Criminals use a wide range of methods to penetrate corporate IT systems. Clearly, these methods are constantly evolving. The job of IT security and operations teams is to implement policies, tools and techniques that most effectively protect against these attacks. The following list is intended to highlight some effective protection mechanisms in this regard:

  • Implement effective password policies. Ensure that usernames and passwords meet the correct criteria for length and strength, and that the same credentials are not used to access multiple applications and systems. Use two-factor authentication (2FA) wherever possible, especially for VPN access to the internal network and for administrative permissions.
  • Install all updates. Immediately. Not next month. Now. Whenever a firmware or software update is released, the IT department should install it immediately. Very often, security patches are "hidden" in such updates, which the manufacturers do not make a big fuss about. Most serious security incidents currently involve the exploitation of a vulnerability that was somehow not patched promptly enough.

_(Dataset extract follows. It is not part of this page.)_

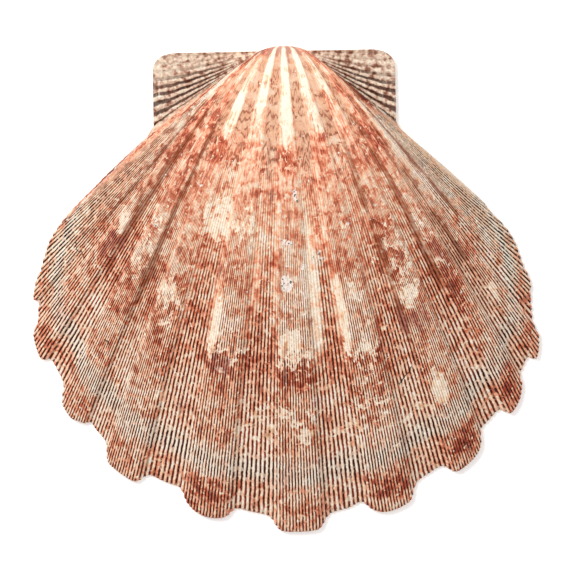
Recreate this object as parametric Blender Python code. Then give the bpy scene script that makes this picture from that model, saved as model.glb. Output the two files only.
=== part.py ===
"""One valve of a large ribbed scallop, lying on its margin with the outer face up.

The valve grows the way the animal lays it down: every growth line is a smaller copy of the
margin, turned up about the hinge line by an angle that rises with the logarithm of how much
smaller it is.  A place on the valve is named by its fan place, counted in ribs from the middle
rib (-10 at one end of the hinge, 10 at the other), and by its growth (0 at the beak, 1 at the
margin).  Lengths are in metres, +Z is up, +X runs along the hinge and +Y from margin to beak.
"""

from math import radians

import bmesh
import bpy
import numpy as np

MM = 0.001

# The disc's margin, seen from above and without its lobes.  Each row: fan place, then how far
# the margin lies aside (+X) and ahead (-Y) of the beak, in millimetres.
DISC_STATIONS = (
    (-8, -32.4, 19.6),
    (-7, -44.3, 30.5),
    (-6, -55.3, 42.4),
    (-5, -59.8, 55.6),
    (-4, -59.2, 68.0),
    (-3, -51.4, 84.8),
    (-2, -40.0, 97.8),
    (-1, -20.3, 108.5),
    (0, 1.8, 112.5),
    (1, 23.7, 107.9),
    (2, 42.0, 96.8),
    (3, 53.6, 83.1),
    (4, 58.6, 70.8),
    (5, 57.7, 57.1),
    (6, 52.5, 43.4),
    (7, 40.3, 30.6),
    (8, 27.8, 20.0),
)
DISC_END = 8.0  # fan place where the disc meets the ear
HINGE = 10.0  # fan place of the hinge line
EAR_PLACES = (8.15, 8.6, 9.1, 9.5, 9.7, 9.85, 9.95, 10.0)
SAMPLES_A_RIB = 8

EAR_LEFT = 31.1 * MM  # from the beak to the -X ear's outer edge
EAR_RIGHT = 26.6 * MM
EAR_DEPTH = 17.3 * MM  # length of that edge
EAR_CORNER = (5.0 * MM, 4.2 * MM)  # the rounded corner's size along the hinge and along the edge
EAR_RISE = 0.12  # the ear's share of the turn that lifts the disc

# Growth
TURN = 0.62  # radians of turn about the hinge for each e-fold of growth
# How much wider, for its length, the valve was when it was small, by fan place.
SPREAD = ((0.0, 0.28), (2.0, 0.28), (3.0, 0.24), (4.0, 0.15), (5.0, 0.1), (7.0, 0.1), (8.0, 0.22))
GROWTH_RINGS = (0.06, 0.09, 0.13, 0.18, 0.25, 0.33, 0.42, 0.52, 0.62, 0.72, 0.81, 0.89, 0.95, 1.0)

# Ribs.  RIB_STRENGTH is their share of the full size, by fan place.
RIB_SQUARENESS = 2.6  # higher makes flatter rib tops and steeper flanks
RIB_WIDENING = 0.12  # above 0, ribs are wider than the gaps between them
RIB_REACH = 1.95 * MM  # a rib's end stands this far out of the mean margin
RIB_ARCH = 1.1 * MM  # and arches this far off the ground
RIB_STRENGTH = ((2.5, 1.0), (4.0, 0.75), (5.0, 0.4), (6.0, 0.0))
GAP_FLAT = 0.25  # share of the wave, from its low end, that stays flat on the ground

# Walls
HINGE_WALL = 1.8 * MM  # height of the outer face over the inner one at the hinge and ears
RIM_WALL = 1.1 * MM  # height of the outer edge above the ground at the margin
RIM_FOOT = 1.2 * MM  # width of the flat that the margin stands on
RIM_BEVEL = 0.5 * MM
INNER_RIB_SHARE = 0.7  # the inner face's ribs against the outer face's
INNER_SQUARENESS = 1.4
HINGE_PLATE = 4.5 * MM  # depth of the plate under the beak, from the hinge line to the hollow
BEAK_CAP = ((0.6, 0.25 * MM), (0.0, 0.35 * MM))  # the beak's closed end: size, bulge to +Y


def smooth(low, high, value):
    """0 below low, 1 above high, and an S-curve between them."""
    t = np.clip((value - low) / (high - low), 0.0, 1.0)
    return t * t * (3.0 - 2.0 * t)


def curve_through(places, values, at):
    """A cubic through the stations whose slope at each is the mean slope of its neighbours."""
    places, values = np.asarray(places, float), np.asarray(values, float)
    slope = np.gradient(values, places)
    k = np.clip(np.searchsorted(places, at, side="right") - 1, 0, len(places) - 2)
    span = places[k + 1] - places[k]
    t = (at - places[k]) / span
    rise = values[k + 1] - values[k]
    a = slope[k] * span - rise
    b = rise - slope[k + 1] * span
    return values[k] + rise * t + t * (1 - t) * (a * (1 - t) + b * t)


def margin_point(fan):
    """The margin of disc and ears without its lobes: how far aside and ahead of the beak."""
    places, aside, ahead = np.array(DISC_STATIONS).T
    on_disc = np.clip(fan, -DISC_END, DISC_END)
    disc_aside = curve_through(places, aside * MM, on_disc)
    disc_ahead = curve_through(places, ahead * MM, on_disc)
    # An ear's edge runs straight back to the hinge and rounds off in a quarter ellipse.
    ear_length = np.where(fan < 0, EAR_LEFT, EAR_RIGHT)
    to_hinge = np.clip((np.abs(fan) - DISC_END) / (HINGE - DISC_END), 0.0, 1.0)
    ear_ahead = EAR_DEPTH * (1.0 - to_hinge)
    into_corner = np.clip(1.0 - ear_ahead / EAR_CORNER[1], 0.0, 1.0)
    ear_aside = ear_length - EAR_CORNER[0] * (1.0 - np.sqrt(1.0 - into_corner**2))
    on_ear = np.abs(fan) > DISC_END
    aside = np.where(on_ear, np.sign(fan) * ear_aside, disc_aside)
    return aside, np.where(on_ear, ear_ahead, disc_ahead)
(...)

  • Installing powerful EDR (Edpoint Detection Response) software can increase visibility on end systems, detect unusual behaviour and quickly initiate incident response measures. While this software does not perform miracles, it nevertheless stops random regular and even targeted criminals in their freedom of movement significantly.
  • Regular auditing and testing of IT systems for vulnerabilities. IT vulnerability audits should be conducted at least quarterly, and an external IT security auditing firm should conduct penetration testing of IT resources at least annually. The lessons learned should be implemented in a timely manner (regular improvement).
  • Train users. All new staff should receive comprehensive training on IT security policies and practices, and existing staff should receive refresher training annually. IT staff, especially in security, should be up to date on security policies and practices.
  • Collaborate with HR. At least every two to three years, an external security firm should be engaged to review social engineering vulnerabilities. However, in the event of security incidents, the IT department should also seek contact with HR to discuss further training or education needs.
  • Encrypt mobile devices and mobile media Use vendor options for media encryption, such as Bitlocker for Windows. Think also about SD cards, USB sticks and smartphones with company data.
  • Harden your IT. Validate the security configuration for operating systems, browsers, security software, firewalls and also edge devices such as sensors, smartphones and routers.
  • Secure physical spaces. While most data breaches and security hacks target IT, physical spaces can also be breached. Data centres, servers in various corporate departments and remote offices, medical devices, on-site sensors and even physical filing cabinets in offices are all targets for hackers. They should be secured, protected and regularly audited.